MOTLS in KSA, along with other associated agencies, spends a significant amount of money annually on importing modifiers, including chemicals, hydrocarbons, and polymers, for modification purposes. Fewer efforts were made to explore the potential of using locally available material that can be recycled. The present study concentrated on utilizing recycled plastic waste for binder modification, reducing the consumption of commercial polymers while supporting sustainability objectives. The research study focused on optimization techniques to determine the modified binder blends mixing conditions and recycled waste polymer utilization in the Kingdom. Furthermore, the performance properties of modified binder blends were assessed with consideration for potential cost reductions compared to conventional polymers.

2. Methodology

2.1. Materials

The asphalt binder utilized in this study was acquired from the Ras-Tanura refinery in the Eastern Province of Saudi Arabia, among other sources. The recycled waste, including rLDPE, rHDPE, and rPP, was collected from the waste bin of the KFUPM central cafeteria, while some recycled local materials were sourced from relevant identified locations. The waste materials were subsequently processed for easier utilization. The commercial polymers employed in this investigation are comprised of the elastomer (SBS Calprene) and the plastomer (Polybilt 101), manufactured by Dynasol Group, and ExxonMobil Chemical company, respectively locally supplied by Alkabi, Saudi Arabia. The fundamental properties and chemical composition of the recycled and commercially sourced polymers, such as class, chemical composition, melting point, and density, are summarized in

Table 1. Physical properties and chemical composition of both recycled and commercial polymers.

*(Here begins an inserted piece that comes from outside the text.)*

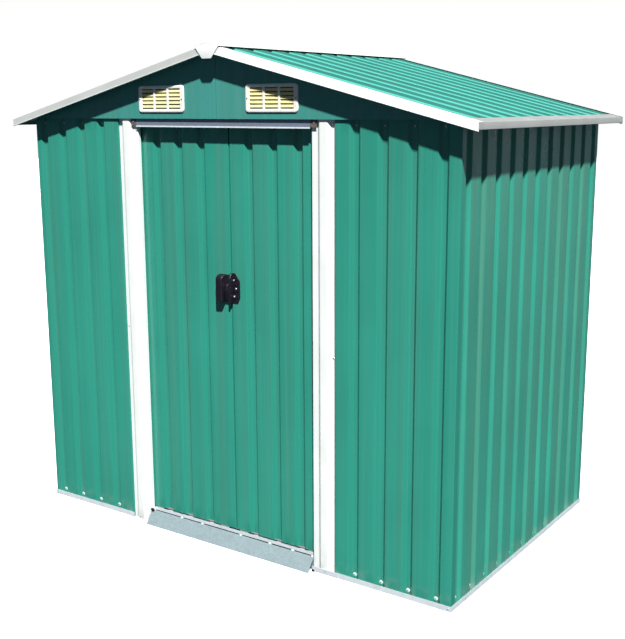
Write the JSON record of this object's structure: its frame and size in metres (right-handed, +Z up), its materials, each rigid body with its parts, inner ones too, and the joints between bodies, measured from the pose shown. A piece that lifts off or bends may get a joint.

Polymer Type	Code	Origin	Class	Chemical Composition	Melting Point (°C)	Density (g/cm3)
rLDPE	L	Waste	Plastomer	Branched Polyethylene	130	0.941
rHDPE	H	Waste	Plastomer	Line Polyethylene	150	0.952
rPP	P	Waste	Plastomer	Isotactic PP	160	0.943
SBS	S	Commercially	Elastomer	Aromatic styrene blocks	180	1.061
Polybilt	B	Commercially	Plastomer	Ethylene vinyl acetate	140	0.942

. The RPWs were processed by removing the marked labels and then followed by washing and drying for any impurities. The recycled plastic waste was initially cut into small sizes so that it was suitable to feed into the extrusion machine, as shown in Figure 1. After using the shredding machine, further grounding was conducted to ensure homogeneous mixing and proper melting with the base binder. Figure 2 depicts the raw plastic waste and the shredded plastic dust after processing through the extrusion machine.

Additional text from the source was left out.